The 85-year-old Goethals Bridge connecting Staten Island to New Jersey was recently built under a DBOM contract. The contract included 40 years of maintenance costs alongside project delivery costs during the bidding process. Similarly, the $8 billion redevelopment of LaGuardia Airport bundled together its construction, operation, and maintenance costs until 2050—aiming to transform what was considered one of the worst airports in the country through one of the most ambitious public-private partnerships of the past two decades.
States must also establish new committees within their Departments of Transportation focused solely on improving state-level infrastructure systems. Working side by side with the state’s budget office, these new infrastructure committees can better assess public infrastructure needs and give recommendations to other branches of state government. For example, the Tennessee Advisory Commission on Intergovernmental Relations tracks all infrastructure needs and costs and presents them during legislative sessions. In Washington, D.C., the Office of the Chief Financial Officer develops annual reports on capital asset needs and which projects are the highest priority to fund. Rather than relying on abysmal infrastructure report card grades from the American Society for Engineers to guide infrastructure spending year-to-year, states must devise new authorities and systems that will provide a long-term solution. By better documenting how maintenance costs are deferred from year to year, state governments can increase fiscal transparency and public accountability.
DBOM contracts present some potential disadvantages to state and local governments. Long DBOM contracts have higher upfront costs and require governments to place more control in the hands of their contractors. A DBOM contract is not necessarily right for every project, and they do not solve communication or trust issues between the government and contractors. But working with vetted contractors to implement DBOM contracts will reduce lifecycle costs and make sure governments commit to them. The benefits of DBOM contracts outweigh the potential drawbacks, and they are the best path forward for new infrastructure projects.
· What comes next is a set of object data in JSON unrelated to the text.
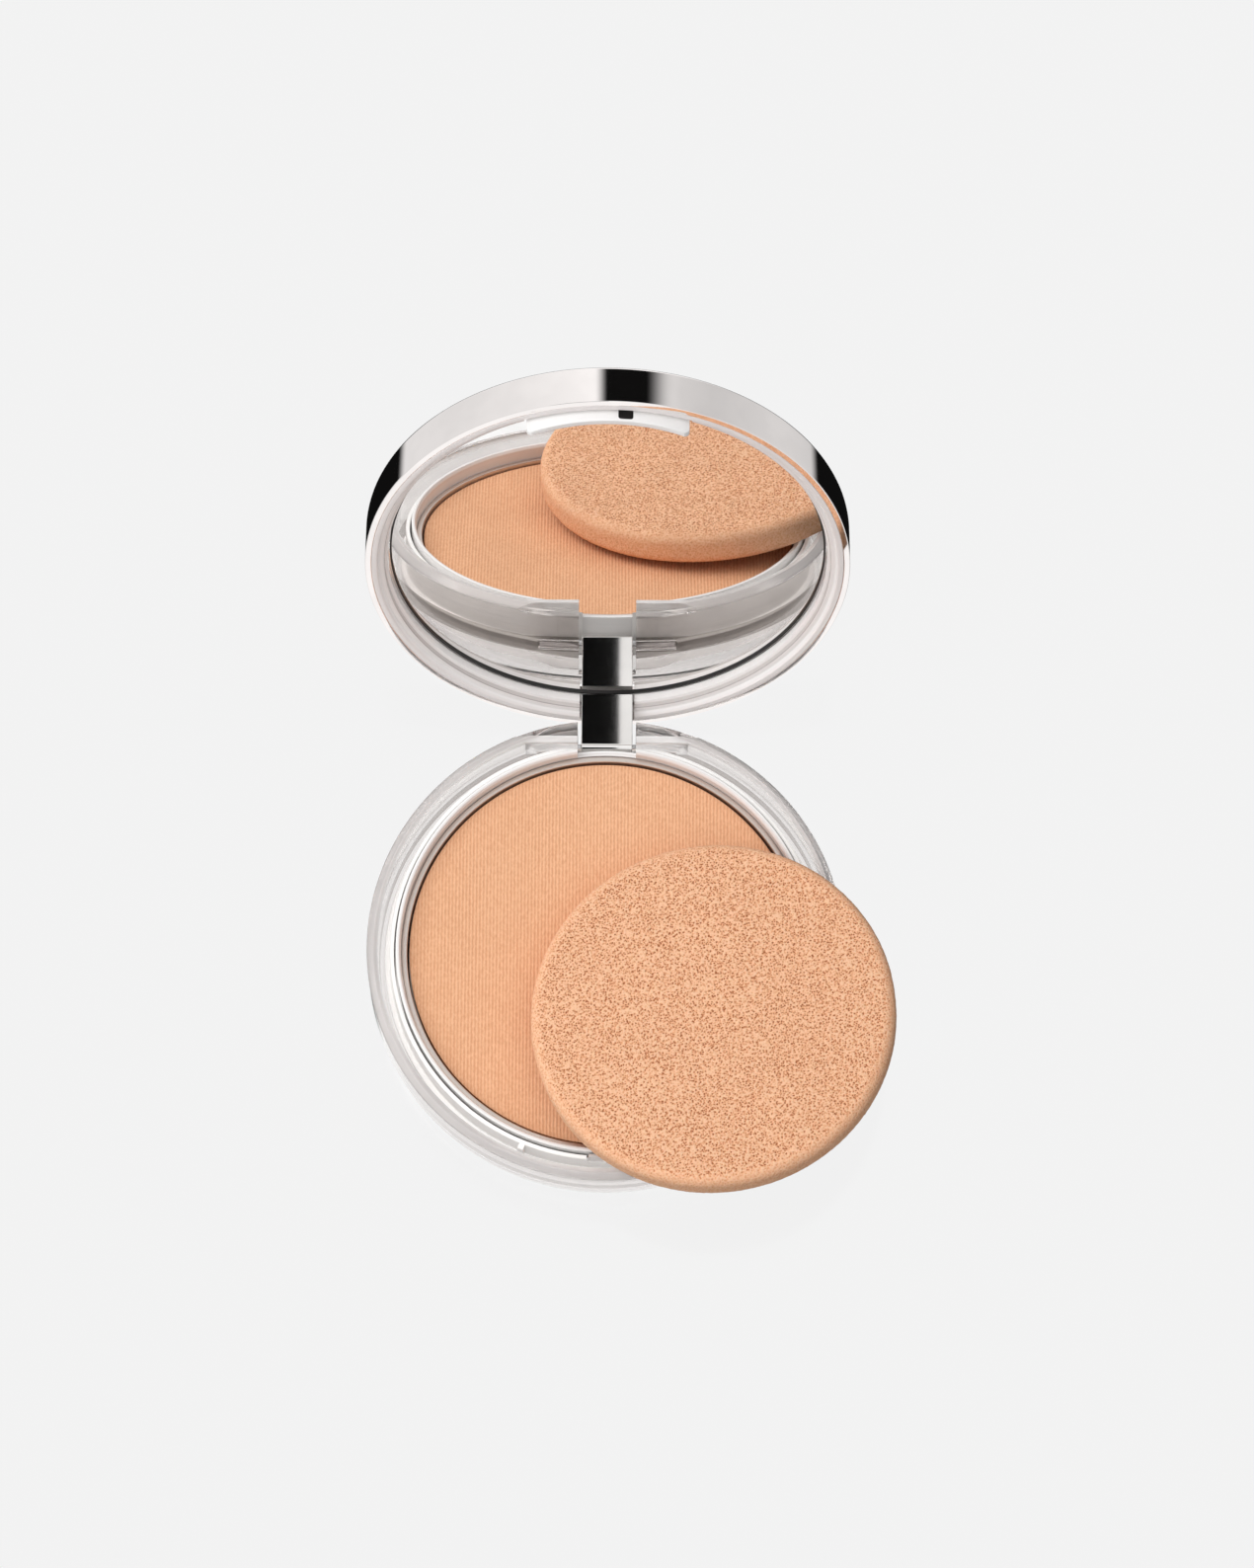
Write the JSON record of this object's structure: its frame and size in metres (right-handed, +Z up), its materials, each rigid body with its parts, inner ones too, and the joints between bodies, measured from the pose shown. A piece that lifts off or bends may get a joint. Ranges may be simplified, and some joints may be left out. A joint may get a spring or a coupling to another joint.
{
  "type": "powder compact",
  "caption": "Round clear-based pressed-powder compact with a mirrored chrome lid on a rear strap hinge, a snap latch at the front and a round foam sponge lying across the rim.",
  "frame": {"origin": "centre of the underside, on the flat face that the compact rests on", "axes": "+Z up out of the powder, -Y towards the latch, +Y towards the hinge, +X to the right when the compact faces the user"},
  "size_m": [0.0841, 0.1184, 0.0739],
  "materials": {
    "clear_plastic": "gloss",
    "deck_plastic": "gloss",
    "collar_plastic": "gloss",
    "pan_metal": "satin",
    "pressed_powder": "matte",
    "adhesive": "matte",
    "label_film": "satin",
    "pin_steel": "satin",
    "lid_metal": "polished",
    "lid_plastic": "gloss",
    "mirror": "polished",
    "gasket_black": "matte",
    "plated_chrome": "polished",
    "foam": "matte"
  },
  "bodies": {
    "base": {"base_shell": "clear_plastic", "base_deck": "deck_plastic", "pan_collar": "collar_plastic", "powder_pan": "pan_metal", "pressed_powder": "pressed_powder", "pan_adhesive": "adhesive", "latch_catch": "collar_plastic", "base_label": "label_film", "hinge_bearing_left": "clear_plastic", "hinge_bearing_right": "clear_plastic", "hinge_pin_left": "pin_steel", "hinge_pin_right": "pin_steel"},
    "lid": {"lid_shell": "lid_metal", "lid_liner": "lid_plastic", "mirror_bezel": "clear_plastic", "mirror_gasket": "gasket_black", "mirror_glass": "mirror", "mirror_adhesive": "adhesive", "latch_tongue": "lid_plastic", "hinge_strap": "plated_chrome"},
    "sponge": {"sponge_applicator": "foam"}
  },
  "joints": [
    {"name": "lid_hinge", "type": "hinge", "parent": "base", "child": "lid", "pos_m": [0, 0.0351, 0.00901], "axis": [1, 0, 0], "range_deg": [0, 112.5]},
    {"name": "sponge_lift", "type": "slide", "parent": "base", "child": "sponge", "axis": [0.752, -0.5515, 0.361], "range_m": [0, 0.0622]}
  ],
  "couplings": [
    {"joint": "sponge_lift", "follows": "lid_hinge", "m_per_rad": 0.0316}
  ]
}
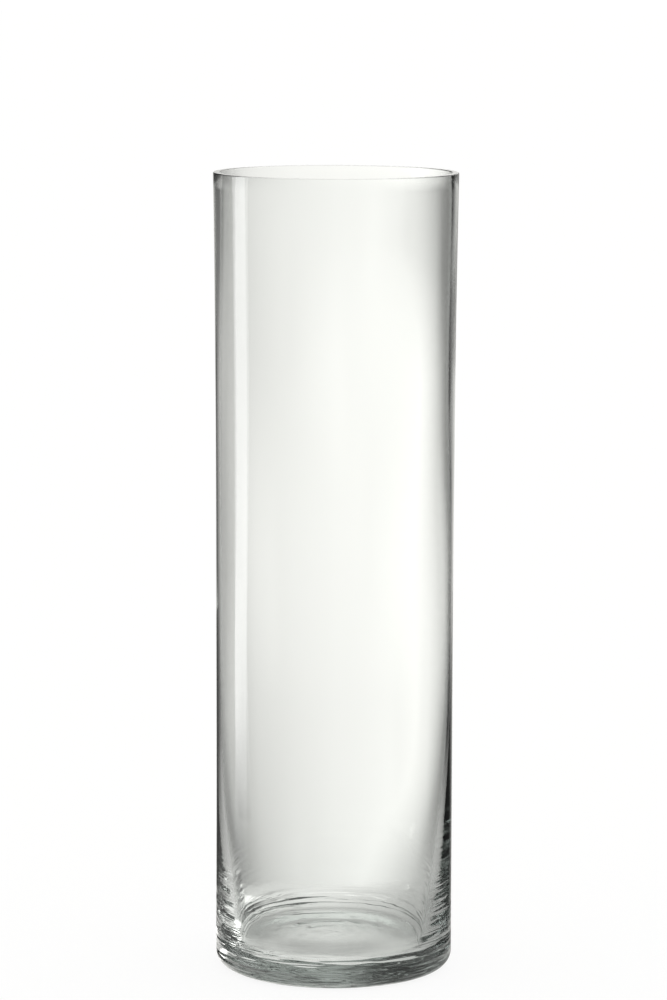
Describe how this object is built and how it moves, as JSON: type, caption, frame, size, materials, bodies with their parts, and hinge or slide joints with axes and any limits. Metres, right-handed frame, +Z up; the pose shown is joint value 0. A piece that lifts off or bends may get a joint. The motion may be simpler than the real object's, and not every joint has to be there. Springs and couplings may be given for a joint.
{
  "type": "glass cylinder vase",
  "caption": "Tall clear glass cylinder vase with a heavy rounded base, thin straight wall and slightly flared mouth, for cut flowers and table centrepieces.",
  "frame": {"origin": "centre of the foot, in the plane of the flat ring that the vase stands on", "axes": "+Z up along the axis of the cylinder, from the foot to the mouth; +X and +Y are any two level directions, because the vase is round"},
  "size_m": [0.152, 0.152, 0.5],
  "materials": {
    "clear_glass": "clear, polished, with a faint cool green-grey tint in the thick base"
  },
  "bodies": {
    "root": {"cylinder_wall": "clear_glass", "thick_base": "clear_glass"}
  },
  "joints": []
}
Imagine if the city of Pittsburgh had secured the Forbes Avenue Bridge’s maintenance funding before it was even built. Imagine if the public had known how the bridge’s costs were stacking up and was able to hold elected leaders accountable to fix it. If a state auditor had known the costs and investigated the situation, would the bridge have failed that day? In his 2023 State of the Union Address, President Biden heavily touted his infrastructure investments and pledged to “finish the job.” To truly finish the job on public infrastructure, we must keep new projects free of neglect and transform our current public infrastructure financing system. DBOM contracts are a vital path forward to ensure that new infrastructure projects do not stay trapped in cycles of disrepair.